Budapest Mind Society lecture series

 

György Gergely

Institute for Psychological Research Hungarian Academy of Sciences  

Learning 'about' versus learning 'from other minds: The role of ostensive cues in triggering pedagogical knowledge transfer in human infants  

 

Tuesday, 23 January, 2007, 5 PM  

CEU Department of Philosophy, 1051 Budapest, Zrínyi u. 14, 4th floor, rm. 412.  

 

Abstract  

By the end of their first year human infants start to exhibit a number of species-unique social cognitive competences (such as social referencing, imitative learning of novel means, or proto-declarative pointing) that involve triadic interactions in ostensive communicative cuing contexts. The currently dominant interpretation of these early social-cognitive phenomena assumes that their primary function is to serve social motives (such as intersubjective sharing of mental states).
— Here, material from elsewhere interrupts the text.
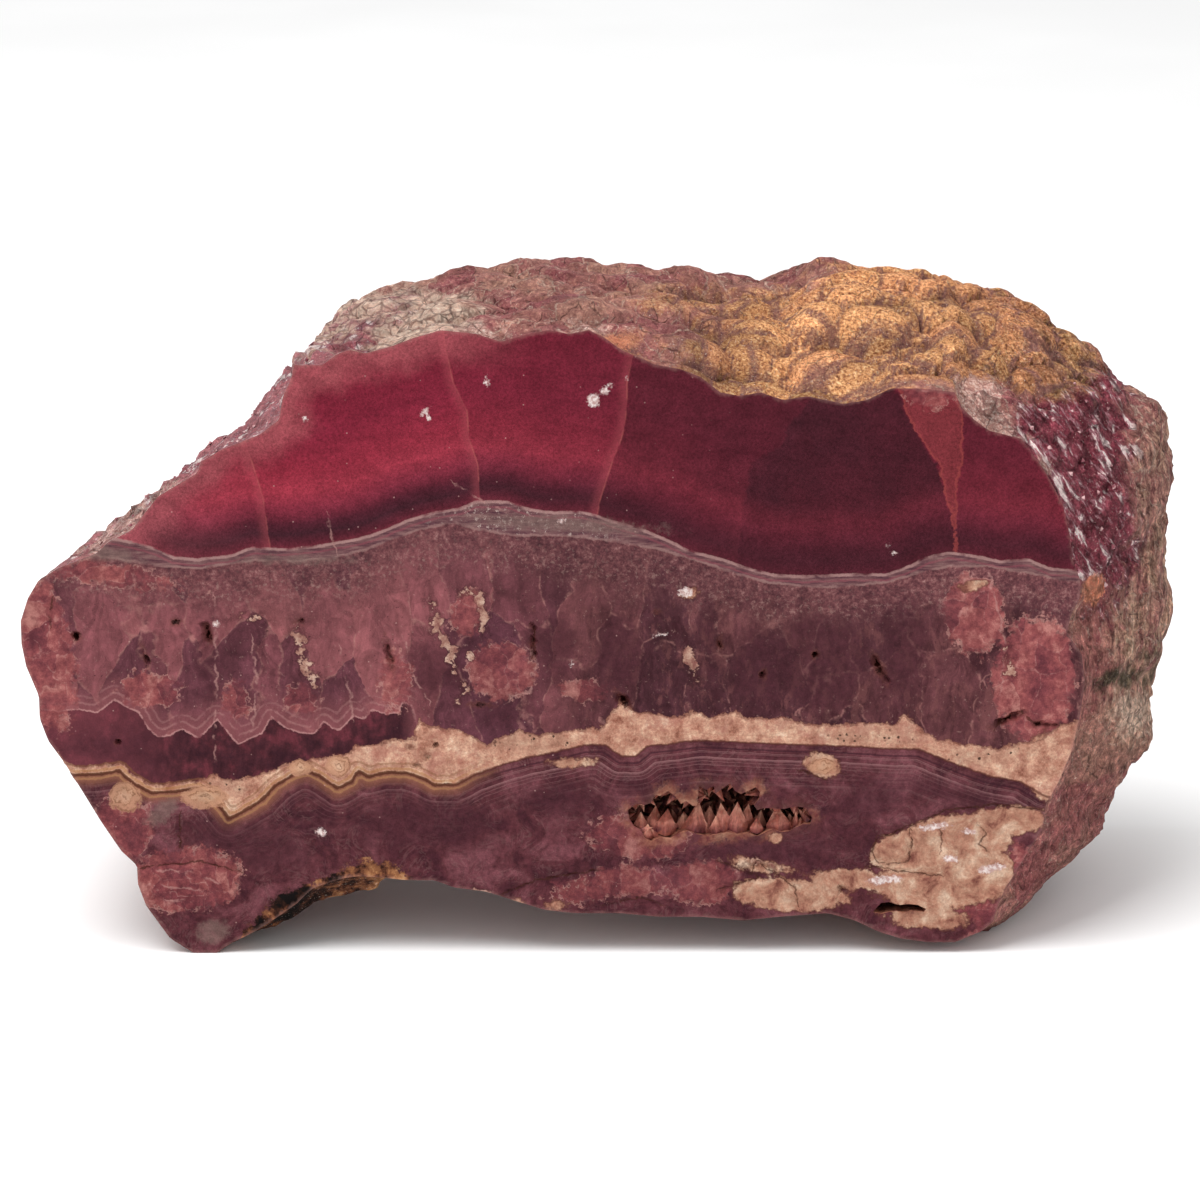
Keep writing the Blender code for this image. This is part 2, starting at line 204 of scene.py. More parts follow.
GIRTH_OUTLINE = {
    "left_side": [
        (-50, -0.6), (-53.5, -0.4), (-58, 5), (-61, 13), (-66, 21.5), (-70.5, 29), (-72.5, 36), (-73.5, 40)
    ],
    "left_slope": [
        (-73.5, 42.5), (-72, 44), (-68.5, 46.5), (-64, 50), (-58, 54), (-52, 59.5), (-47, 64),
        (-42.5, 68.5), (-39, 73.5)
    ],
    "crown": [
        (-36.5, 77), (-33, 78.8), (-27, 80.5), (-20, 82.5), (-14.5, 84), (-9, 84.8), (-3, 84.8), (0, 83.5),
        (5.5, 83), (9.5, 83.4), (13, 82.6), (19, 83.2), (24, 83), (28, 84), (34.5, 83.5), (40, 83)
    ],
    "shoulder": [
        (44, 82.5), (48, 81), (52, 80), (57, 78), (61, 75.5), (64, 73), (66, 70.5), (68.5, 68), (71.5, 67),
        (73, 65), (74, 61.5)
    ],
    "flank": [
        (74, 57.5), (73.5, 53), (73.5, 48), (74, 43), (74, 40), (73.5, 34.5), (72.5, 30), (72, 27),
        (72.5, 23), (71.5, 19.5), (68, 14), (66.5, 10.5), (64, 8), (60, 4.5), (55, 1)
    ],
    "underside": [
        (50, -1.5), (45, -2), (40, -1.2), (34, 3), (28, 6), (20, 7), (10, 8), (0, 8.5), (-8, 9.5),
        (-16, 11), (-25, 12), (-33, 11), (-40, 7), (-45, 2), (-47.5, -0.4)
    ],
}
SAWN_BACK_OUTLINE = {
    "left_side": [(-46, -0.4), (-49, -0.2), (-54, 5), (-57, 13), (-62, 22), (-66, 30),
                  (-68, 36)],
    "left_slope": [(-68.5, 41), (-67, 44), (-63, 47), (-57, 51), (-51, 56), (-45, 61),
                   (-40, 66), (-36, 71)],
    "crown": [(-32, 74), (-26, 76), (-18, 77.5), (-9, 78), (-2, 77), (6, 76), (14, 76.5),
              (22, 76), (30, 77), (37, 76)],
    "shoulder": [(43, 75.5), (50, 73), (56, 70.5), (61, 67.5), (65, 63.5), (67.5, 59)],
    "flank": [(68.5, 54), (69, 49), (68, 43), (68.5, 36), (67, 29), (66.5, 22), (63, 15),
              (58, 9), (54, 4)],
    "underside": [(49, -0.4), (44, -0.4), (40, 1), (34, 3.5), (26, 6), (16, 8), (5, 10),
                  (-6, 12), (-18, 13.5), (-28, 12.5), (-36, 9), (-42, 3.5)],
}

# Relief of the skin on each span: (height of the lumps, length of one lump, height of the swell).
RELIEF = {"left_side": (0.8, 9.0, 1.2), "left_slope": (0.9, 8.0, 0.8), "crown": (2.3, 11.0, 0.5),
          "shoulder": (0.9, 9.0, 0.8), "flank": (1.5, 10.0, 1.4), "underside": (1.2, 9.0, 1.6)}
SWELL_LENGTH = 24.0
RELIEF_START = 4.0
LEDGED_SPANS = ("left_slope", "shoulder")
LEDGE_PITCH = 8.0
LEDGE_HEIGHT = 0.9
LEDGE_TREAD = 0.7
LEDGE_DIP = math.radians(35)
CHIP_CENTRE_X = -36.0
CHIP_HALF_LENGTH = 12.0
CHIP_LIFT = 2.6
CHIP_DEPTH = 3.5
OCHRE_DEPTH = 9.0           # how far the weathered ochre of the chip reaches in

LUMP_STRETCH = np.array([1.0, 1.3, 1.2])
LUMP_TOP = 0.6
LUMP_FALL = 1.7
SCALE_TILT = 1.3
FAR_OUTSIDE = -50.0         # stands for a place that no patch is near
FAR_AWAY = 60.0             # stands for a place that no line is near
NO_RINGS = 9.0              # stands for a place that no ring is near
FACE_REACH = 80.0           # beyond both ends of the cut face
LEAST_SHARE = 0.02          # scales and facets fainter than this are left out
SCALE_EDGE = (-4.0, 1.0)    # how scales and facets fade in at the edge of their patches
FACET_EDGE = (-2.0, 1.0)
BLEND_POINTS = 9            # points of the rim over which the relief of two spans is blended

# Fine relief in millimetres: overlapping scales on the golden crown, facets on broken crystal,
# warts and grain all over, and fine cleavage steps.
SCALE_SIZE = np.array([7.6, 6.0, 6.6])
SCALE_ROUND = 0.82          # distance from its middle, in scale sizes, at which a scale ends
SCALE_HEIGHT = 2.6
SCALE_LEAN = 1.4
SCALE_SINK = 0.8            # how deep a scale's edge lies, as a share of its height
SWAY_LENGTH = 4.5           # length and reach of the bends in the scales' outlines
SWAY = 0.8
SWAY_SEED = 1795874211      # without one, Blender takes it from the clock
LUMP_EDGE = 1.6             # how narrow the groove between two lumps is
SHADE_SEED = 23.3           # picks each scale's own shade
TILT_SEED = 31.7            # picks each facet's own tilt
FACET_SIZE = 3.2
FACET_SLOPE = 0.5
CHUNK_SIZE = 7.0
CHUNK_SLOPE = 0.16
KNOBS = (0.9, 5.5)
WARTS = (0.4, 2.4)
CRUST_GRAIN = (0.22, 1.1)
WART_TOP = 0.35
SCALE_CALM = 0.7            # how much less warty the scales are
CLEAVAGE_PITCH = 2.3
CLEAVAGE_HEIGHT = 0.2
CLEAVAGE_TREAD = 0.8
CLEAVAGE_WAVER = 0.22
PIT_DEPTH = 1.3             # how deep pits, cracks, cream and ochre are worn into the cut face
CRACK_DEPTH = 0.35
CREAM_WEAR = 0.12
OCHRE_WEAR = 0.35
PIT_EDGE = (-0.15, 0.45)
CRACK_EDGE = (0.1, 0.45)
WEAR_EDGE = 0.8
PIT_SHAKE = (0.5, 1.1)      # how uneven the pits and the wear are, and the length of one bend
WEAR_SHAKE = (0.3, 2.6)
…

In this talk I shall contrast this view with an alternative interpretation based on the theory of human 'pedagogy' (Csibra & Gergely, 2006; Gergely & Csibra, 2005, 2006) which assumes that ostensively cued  triadic interactions serve primarily the epistemic function of transferring new and relevant cultural knowledge about referents to infants. The theory argues that others' referential manifestations during triadic interactions are typically framed by specific types of ostensive-communicative cues for which infants show early sensitivity and preference. These include eye-contact, contingent turn-taking reactivity, the prosodic intonation pattern of motherese, and addressing infants by their own name. Such ostensive cues trigger in infants the interpretation that the other exhibits a communicative intention addressed to them to manifest new and relevant information for them to fast learn about the referent. It is hypothesized that ostensive cues can act as an 'interpretation switch' directing infants to construe others' referential knowledge manifestations as pedagogical 'teaching' events. I shall review recent evidence from studies of relevance-guided selective imitative learning and of infants' differential interpretation of others' referential emotion expressions during the second year that provide convergent empirical support for the hypothesized interpretation-modulating role of ostensive cuing in early infancy.